Ok, now that the quilty math is out of the way, from here on out we will just talk about making the binding. I made a small quilt sandwich for the tutorial photos, so the colors are different from the wall hanging.

To start with, let’s clarify some terms. The “flange” is that little red bit of binding you see in the wreath wallhanging above, and the “main” fabric is the dark green. For my little demo piece, the flange is black and the main is lime green.

Cut the needed number of main strips at 1 1/2″. Cut the needed number of flange strips at 1 3/4″.

Sew each set of strips together with diagonal seams. Place the first strip down on your machine right side up and put the next right side down perpendicular to each other. Let the edges go past each other like in the photo below, don’t try to line them up at this point – you can use that little valley or “V” to start and stop your sewing. The red arrows point to this V. You can also see the center line on the bobbin cover of my machine, and the line on the bed of my machine at the bottom of the photo are also lined up. Sew along the red dashed line.

I printed out a little pair of pants to further illustrate where to sew the diagonal seam. See below where the pants are laying on the strips? Like the two strips are the pants legs? You want to sew across the “waistline” not through the “crotch”! (ouch) If you ever find yourself sewing through the crotch, it means you have the two strips oriented under your machine wrong, so stop and regroup! You always want the “legs” off to the left of your needle, not straddling the needle.

Below is just another look at the strips being sewn together, this time with the black strips.

Once you’ve sewn the two sets of steps together end to end, trim off all the extra at the seams, and press the seams open.

Lay the strips right sides together and long raw edges on one side even. Since the strips are different widths, of course both long edges won’t match up. That’s exactly what you want. Using a 1/4″ seam, sew the side where the raw edges meet.

Press seam allowance towards the main fabric (lime green in this example). Now match the raw edges wrong sides together, and press well. You should see your little pop of flange color now!

Once I get the binding nice and pressed, I usually put it in a baggie or wrap it around a piece of cardboard or something to keep it straight and kind of contained. Photo on the right is my little quilt sandwich demo piece – cute little kitty cat of Tula Pink’s. I have the binding laying on the right side To you can see how it will look once it’s sewn.

Time to sew it down! This is important – turn your quilt to the BACK. Lay the binding with FLANGE side UP. Leave several inches of binding unsewn. I started sewing about where that first red clip is below. Do a back stitch for security, then using a 1/4″ seam allowance, sew until you are 1/4″ from the corner.. Do another back stitch and cut the thread. I’m using white thread so you can see it – I would use matching thread in real life.

Take the quilt out and turn it a quarter turn. Fold the binding straight up. This will make a 45 degree angle – you can see this where the green and the purple meet. I accidentally shot this as a video (eye roll) but you can see how the binding is folded straight up and even with the right edge of the quilt.

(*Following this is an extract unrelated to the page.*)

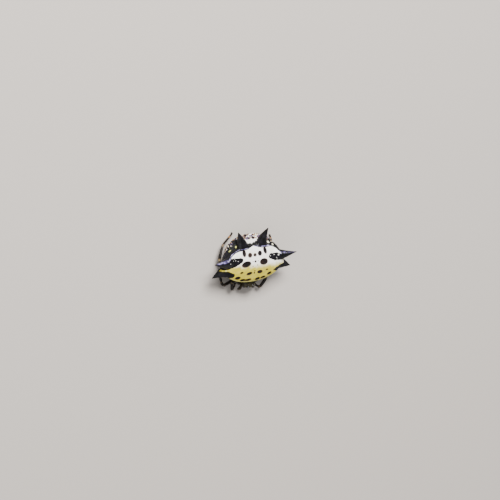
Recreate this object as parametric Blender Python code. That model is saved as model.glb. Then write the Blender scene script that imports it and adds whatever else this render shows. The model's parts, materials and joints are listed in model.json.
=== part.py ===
"""A spiny orb weaver: an adult female at life size, standing on the floor with her legs drawn in.

The origin lies on the floor under the body. The head looks along -Y, the rear is at +Y, the
back is up at +Z and +X is the animal's left. All lengths are metres, written in millimetres
times MM.
"""
import math

import bmesh
import bpy
from mathutils import Vector

MM = 0.001

# The abdomen: a wide armoured plate over a deep, cone-shaped underside
PLATE_HALF_WIDTH = 4.55 * MM
PLATE_HALF_LENGTH = 2.88 * MM
PLATE_CENTRE_Y = -0.36 * MM
PLATE_HEIGHT = 4.75 * MM
PLATE_TILT = math.radians(8.0)
ABDOMEN_SEGMENTS = 60
ABDOMEN_RINGS = 34

# Each profile runs from the middle of the back, over the rim, to the middle of the belly:
# reach as a share of the plate's half size, then height in millimetres above the plate's middle
SIDE_PROFILE = ((0.0, 0.0), (0.35, -0.02), (0.68, -0.08), (0.90, -0.22), (1.02, -0.52), (1.07, -0.92),
                (1.06, -1.42), (0.90, -2.10), (0.62, -2.78), (0.37, -3.36), (0.17, -3.78), (0.0, -3.88))
REAR_PROFILE = ((0.0, 0.0), (0.35, -0.06), (0.68, -0.26), (0.90, -0.50), (1.0, -0.82), (1.02, -1.12),
                (1.22, -1.66), (1.40, -2.40), (1.20, -3.12), (0.76, -3.62), (0.33, -3.84), (0.0, -3.88))
FRONT_PROFILE = ((0.0, 0.0), (0.35, -0.15), (0.68, -0.46), (0.90, -0.78), (1.0, -1.10), (0.90, -1.38),
                 (0.58, -1.62), (0.33, -2.10), (0.27, -2.85), (0.21, -3.45), (0.12, -3.80), (0.0, -3.88))

# Spines: foot and tip on the animal's left in the plate's own frame, half the foot's width and
# how far the middle bows towards the head or the side, in millimetres
SPINES = {
    "anterior": ((3.85, -0.90, -1.02), (6.22, -1.84, -1.38), 1.18, 0.05),
    "median": ((3.60, 0.37, -0.64), (6.48, 0.73, 0.26), 1.10, 0.08),
    "posterior": ((1.38, 1.50, -0.92), (2.37, 4.80, -0.52), 1.22, -0.16),
}
SPINE_ROOT = 0.50 * MM
SPINE_TIP_RADIUS = 0.045 * MM
SPINE_TAPER = 1.35
SPINE_FOOT_FLATNESS = 0.50
SPINE_ROUND_FROM = 0.60
SPINE_STEPS = 10
SPINE_BEVEL_RESOLUTION = 4

# Spinnerets, on the lowest point of the belly
SPINNERET_Y = -0.15 * MM
SPINNERET_TOP = -4.02 * MM
SPINNERET_DROP = 0.46 * MM
SPINNERET_RADIUS = 0.56 * MM
SPINNERET_LOBES = ((0.0, -0.20, 0.15), (0.19, 0.02, 0.16), (0.11, 0.24, 0.13))
SPINNERET_LOWER_SHARE = 0.66
SPINNERET_CONE_SHARE = 0.60
SPINNERET_LOBE_PLACE = 0.65
SPINNERET_SIDES = 24
LOBE_FACETS = (10, 8)

# The front body: stations of place along Y, half width, top and bottom, in millimetres
CARAPACE_STATIONS = ((-4.16, 0.0, 1.95, 1.95), (-4.12, 0.66, 2.34, 1.44), (-3.90, 0.93, 2.54, 1.32),
                     (-3.45, 1.02, 2.60, 1.30), (-3.02, 1.10, 2.48, 1.30), (-2.60, 1.30, 2.26, 1.30),
                     (-2.10, 1.40, 2.22, 1.30), (-1.70, 1.20, 2.08, 1.32), (-1.44, 0.76, 1.90, 1.40),
                     (-1.34, 0.0, 1.66, 1.66))
CARAPACE_WIDEST = 0.36
CARAPACE_SQUARENESS = 0.86
CARAPACE_SEGMENTS = 36
CARAPACE_RINGS = 24
NORMAL_STEP = 0.01
JOINT_GAP = 0.15 * MM

# Eyes: station along the head from 0 to 1, angle round it from +X, radius in millimetres
EYES = {
    "eye_front_median": (0.150, 66.0, 0.115),
    "eye_rear_median": (0.245, 71.0, 0.125),
    "eye_front_lateral": (0.170, 14.0, 0.105),
    "eye_rear_lateral": (0.235, 22.0, 0.105),
}
EYE_SINK = 0.25
EYE_GAP = 0.05 * MM
EYE_FACETS = (12, 8)
SOCKET_FACETS = (14, 10)

# The underside of the front body
COXA_HEIGHT = 0.88 * MM
PEDICEL_REAR = (0.0, -0.86, 1.80)
PEDICEL_RADIUS = 0.25 * MM
PEDICEL_BEVEL_RESOLUTION = 3
STERNUM_HALF_WIDTH = 0.44 * MM
STERNUM_FRONT = -3.22 * MM
STERNUM_REAR = -1.72 * MM
STERNUM_THICKNESS = 0.46 * MM
STERNUM_FACETS = (20, 12)
ENDITE_SIZE = (0.20 * MM, 0.26 * MM, 0.24 * MM)
ENDITE_PLACE = (0.21 * MM, -3.36 * MM, 0.86 * MM)
ENDITE_FACETS = (12, 10)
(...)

Bring the binding back down, so the fold is along the top edge of the quilt and the little 45 degree fold is still underneath. Clip it in place for a few inches. Start in the upper right corner and sewing through all layers, raw edges even, again sew down the side with a 1/4″ seam.

Continue all the way around the quilt, mitering the other corners as well. Stop sewing with several inches of binding unsewn and do a back stitch. You should have two tails flapping around left to be sewn together. The tails need to be trimmed to fit – the simplest way to do it is to take some excess binding, open it up and use that to measure the overlap. You want to the overlap to be equal to the width of the binding, minus a smidge. You can also just measure it with a ruler and mark it and cut the overlap that way. I find it better to use the extra binding to measure because I don’t always make binding the same width, and I’m perfectly capable of cutting the overlap the wrong length… I cut the overlap just a smidge less than measured because I don’t want any excess – I want the binding to join and be nice and flat.

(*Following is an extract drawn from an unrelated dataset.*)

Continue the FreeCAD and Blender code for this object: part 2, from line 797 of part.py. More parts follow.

Once you’ve trimmed the binding to fit, open the piece coming from the top of the quilt and have it right side up. Open the piece from the bottom and place it right side down. This time you need to match the edges – not like when we sewed the strips together, so this time there’s no valley or “V” to aim for. Pin in place. If it helps, you could draw your sewing line on the fabric. Again, remember the little pants? Make sure you sew this across the waist line, not the crotch.

After joining the strips, but before you cut the seam allowance – lay the binding down on the quilt and make sure you like the way it lays and that it fits well. When you’re happy, trim the seam allowance and press it open. Lay it back down on the quilt, align the raw edges and finish sewing the binding down.

Trim the corners. Still from the back, press the binding up, and begin to miter the corners.

Turn the quilt to the front and start pressing the binding down. The corners should come together nicely and make a nice miter. I like to glue baste my binding, so as I press it, I use a washable glue stick and run it along the underside of the binding. Then keep ironing the binding down. The glue will hold it well enough and long enough to sew the binding down, without having to clip or pin the whole quilt. However, I do often still use clips near the corners so help keep the corners mitered. The glue does not gum up the needle, and since it’s washable, it comes right out in the washing machine and doesn’t leave the quilt stiff.

Sew down the binding on the FRONT. If you have a ditch foot, now is the perfect opportunity to use it. Use matching thread and sew right along the flange. I used white so you could see it, but in real like I would use black in this case. Sew the entire binding down.

If you want to hand sew the miters on the front, you can do that now. And there you have it! The little pop of black sets off the riot of color in the fun fabric and then the lime green brings out the kitty cat’s little green face. So fun!